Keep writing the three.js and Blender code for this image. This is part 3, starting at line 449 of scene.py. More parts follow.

--------

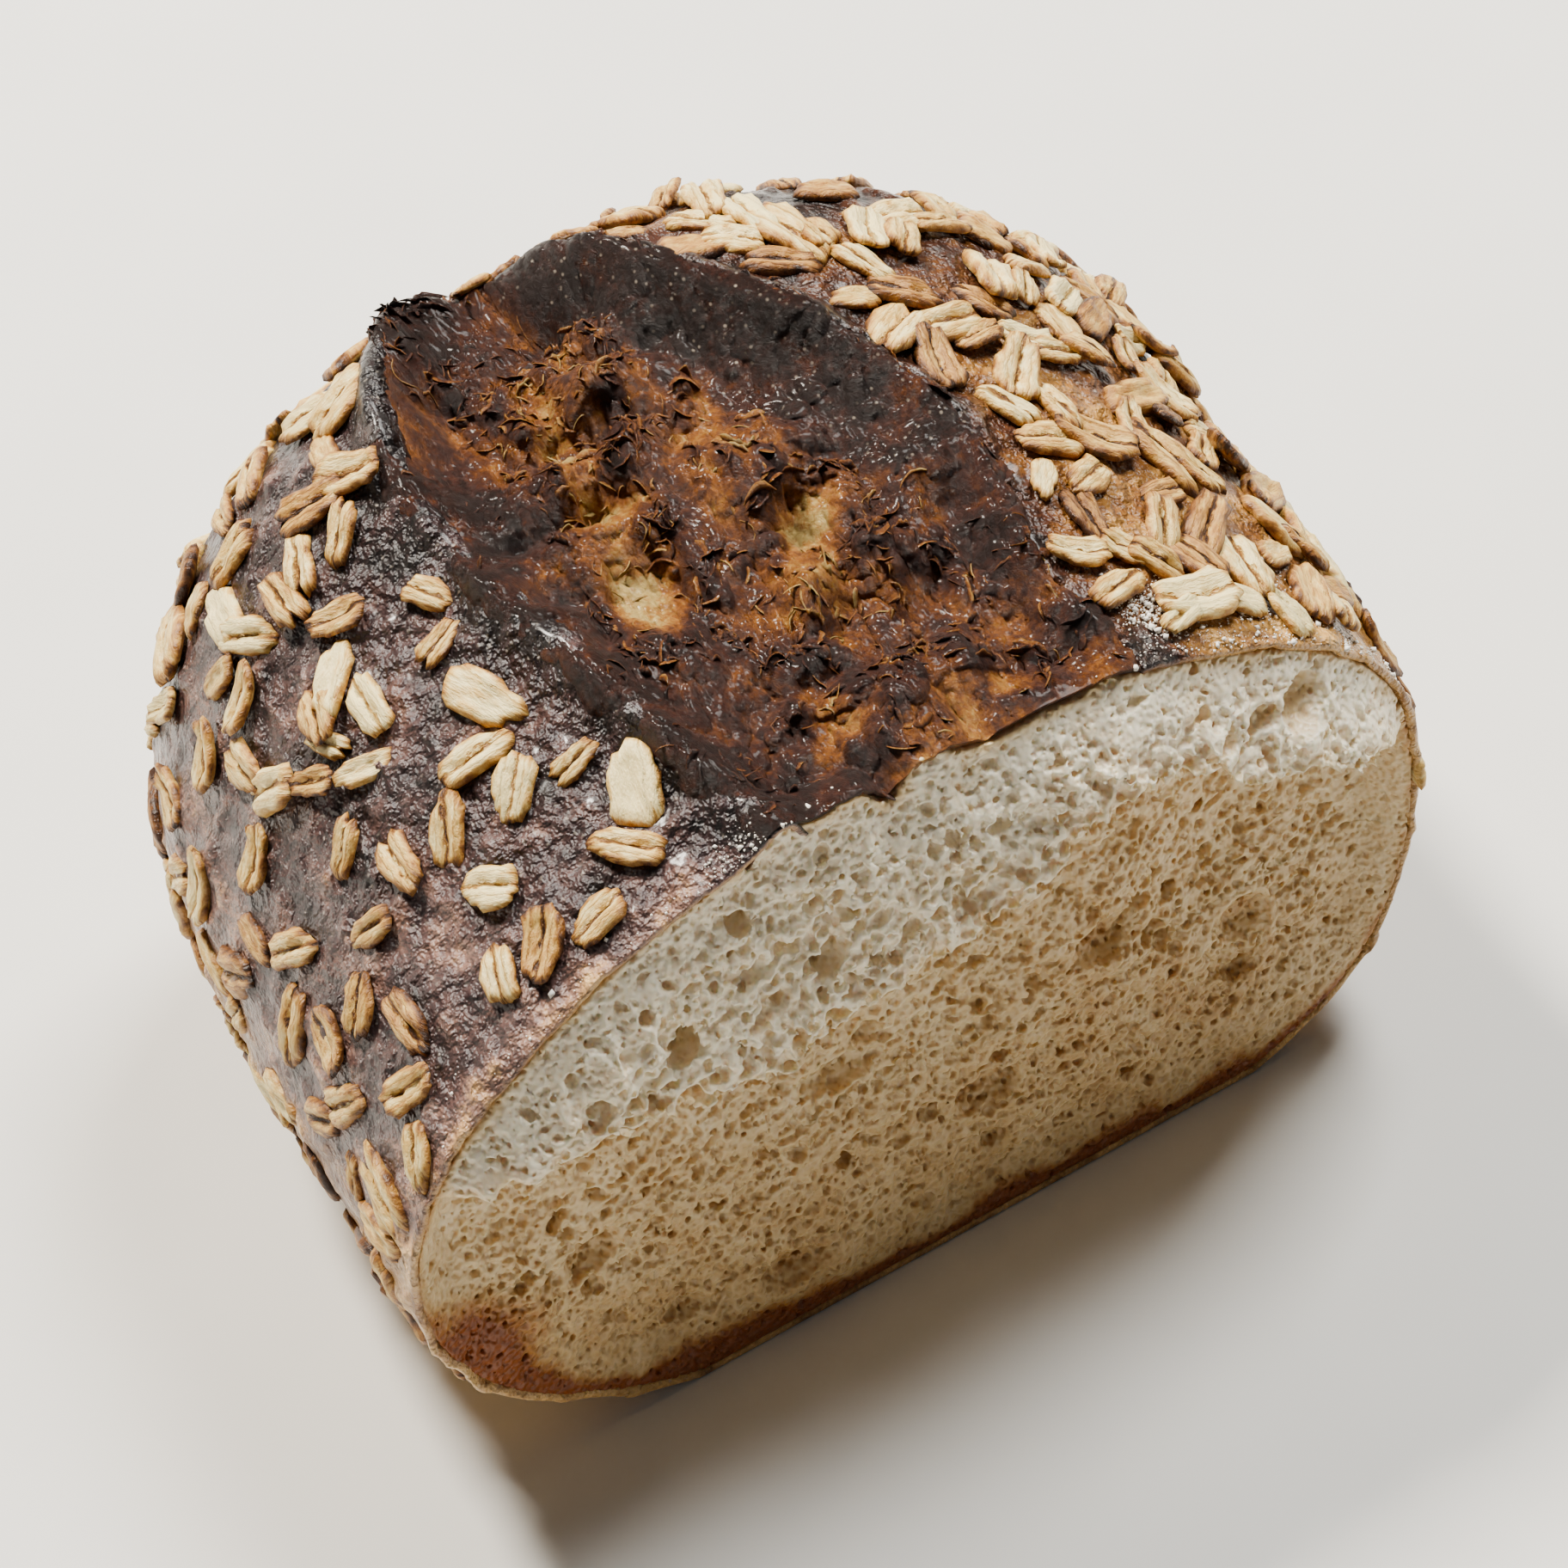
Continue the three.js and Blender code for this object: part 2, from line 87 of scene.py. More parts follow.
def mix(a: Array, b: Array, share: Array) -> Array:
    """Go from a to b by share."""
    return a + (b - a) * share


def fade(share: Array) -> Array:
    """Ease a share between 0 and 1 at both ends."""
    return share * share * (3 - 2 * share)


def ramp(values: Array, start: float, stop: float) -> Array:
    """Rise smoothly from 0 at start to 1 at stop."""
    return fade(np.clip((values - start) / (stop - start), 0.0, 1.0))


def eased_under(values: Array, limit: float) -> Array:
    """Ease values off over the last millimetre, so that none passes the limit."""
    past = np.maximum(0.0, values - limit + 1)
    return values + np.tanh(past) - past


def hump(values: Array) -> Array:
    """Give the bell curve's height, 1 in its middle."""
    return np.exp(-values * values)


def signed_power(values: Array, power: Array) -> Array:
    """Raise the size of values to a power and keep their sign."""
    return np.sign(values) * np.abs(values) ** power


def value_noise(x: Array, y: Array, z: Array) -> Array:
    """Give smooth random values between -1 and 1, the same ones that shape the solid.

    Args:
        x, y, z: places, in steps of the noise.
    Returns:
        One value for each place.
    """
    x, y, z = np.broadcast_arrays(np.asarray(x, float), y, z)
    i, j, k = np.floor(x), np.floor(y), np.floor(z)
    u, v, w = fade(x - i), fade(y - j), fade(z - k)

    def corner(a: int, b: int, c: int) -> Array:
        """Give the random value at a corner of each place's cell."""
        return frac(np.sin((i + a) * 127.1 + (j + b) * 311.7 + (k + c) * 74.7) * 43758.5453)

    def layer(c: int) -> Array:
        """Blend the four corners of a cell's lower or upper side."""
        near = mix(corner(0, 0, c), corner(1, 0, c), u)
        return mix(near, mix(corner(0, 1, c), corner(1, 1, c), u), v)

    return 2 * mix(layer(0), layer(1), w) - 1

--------

▶ [Exercise brief] Quote the listing above, but only from the line that shows "Continue the three.js" through the line that shows "u, v, w = fade(x".

▶ [Result of the exercise]
Continue the three.js and Blender code for this object: part 2, from line 87 of scene.py. More parts follow.
def mix(a: Array, b: Array, share: Array) -> Array:
    """Go from a to b by share."""
    return a + (b - a) * share


def fade(share: Array) -> Array:
    """Ease a share between 0 and 1 at both ends."""
    return share * share * (3 - 2 * share)


def ramp(values: Array, start: float, stop: float) -> Array:
    """Rise smoothly from 0 at start to 1 at stop."""
    return fade(np.clip((values - start) / (stop - start), 0.0, 1.0))


def eased_under(values: Array, limit: float) -> Array:
    """Ease values off over the last millimetre, so that none passes the limit."""
    past = np.maximum(0.0, values - limit + 1)
    return values + np.tanh(past) - past


def hump(values: Array) -> Array:
    """Give the bell curve's height, 1 in its middle."""
    return np.exp(-values * values)


def signed_power(values: Array, power: Array) -> Array:
    """Raise the size of values to a power and keep their sign."""
    return np.sign(values) * np.abs(values) ** power


def value_noise(x: Array, y: Array, z: Array) -> Array:
    """Give smooth random values between -1 and 1, the same ones that shape the solid.

    Args:
        x, y, z: places, in steps of the noise.
    Returns:
        One value for each place.
    """
    x, y, z = np.broadcast_arrays(np.asarray(x, float), y, z)
    i, j, k = np.floor(x), np.floor(y), np.floor(z)
    u, v, w = fade(x - i), fade(y - j), fade(z - k)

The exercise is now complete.